The irony is that the same parliament which has condemned these decisions as a breach of national sovereignty and the Dayton Accord was, together with Poplasen, voted into power under the rules and supervision of the same powers, who have now dismissed the latter. Bearing in mind that the entire state apparatus in Bosnia was set in place by the Great Powers following air strikes, the conclusion can be drawn that those who now declare they seek to bring peace to Kosovo have already revealed their political bankruptcy in Bosnia.

Poplasen, who has declared his readiness to oppose his dismissal with force, belongs to the ultra-right Serb Radical Party (SRP) whose chairman, Seselj, is vice president of Serbia.

Poplasen is the product of the policies of Westendorp and his predecessors in office. With the help of NATO troops, the civilian officials designated by the alliance--Westendorp himself bears the title "Supreme Representative"--have governed Bosnia like colonial lords: they regularly proceed against politicians--in particular Serbs--who stand in the way of the realisation of the Dayton Accord. In political conflicts they take the side of those forces which indicate they would co-operate with the West--the most recent example being the Serb nationalist Biljana Plavsic. They control the media, remove uncooperative local mayors and strip parliamentary deputies of their office.

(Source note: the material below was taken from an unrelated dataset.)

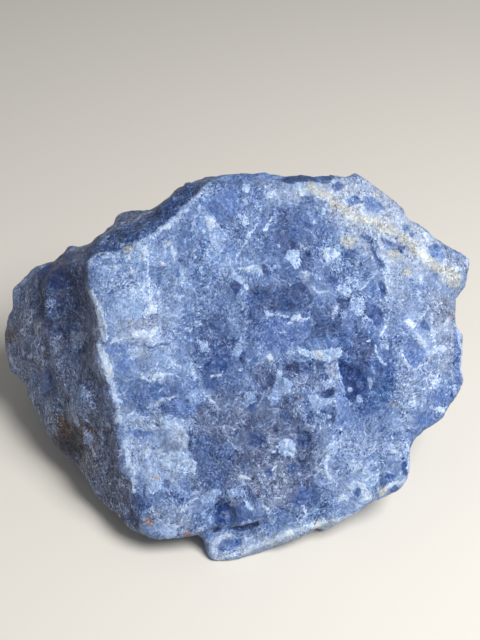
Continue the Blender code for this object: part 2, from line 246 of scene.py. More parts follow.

They defend the existing social structure which has arisen out of the war--the restoration of capitalism and the disintegration of the Yugoslav state and economy. With the overwhelming majority of the population living in poverty, the existing structure is based on the dominance of former Stalinist bureaucrats, black market traders and war profiteers. This parasitic layer has broken up into rival cliques and factions. It thrives politically on chauvinist demagogy and plays one foreign power off against the other. The suppression of one of these nationalist factions inevitably benefits another faction.

Precisely this took place during the last elections in the Bosnian Serb republic. The open partisanship by the Great Powers for politicians who were prepared to work with the West worked like a boomerang--the winner was the nationalist Poplasen. He steadfastly refused to allow the moderate Prime Minister Milorad Dodik to form a government, although Dodik had a majority in parliament.

Supreme Representative Westendorp, and in particular the United States, reacted in the way a colonial lord deals with an unruly tribal leader--with Poplasen's arbitrary removal from office. Then came the decision over Brcko. The most rabid of the nationalists were able to benefit and, barely four years old, the Dayton Accord was beset by crisis.

The German weekly newspaper Die Zeit wrote, "Three times a decision on the city of Brcko was deferred. Now a decision has been made and at the very worst time. The radical president of the republic Srpska, Nikola Poplasen apparently has a better stage sense than the international administrator in Sarajevo. He deliberately allowed his dispute with Supreme Representative Westendorp to escalate and now enjoys warm support as a deputy removed from his post. The damage extends beyond Bosnia."

The newspaper concludes that the Dayton Accord is inviable: "Nobody believes in the future of this state--apart from the civil servants who are officially obliged to do so."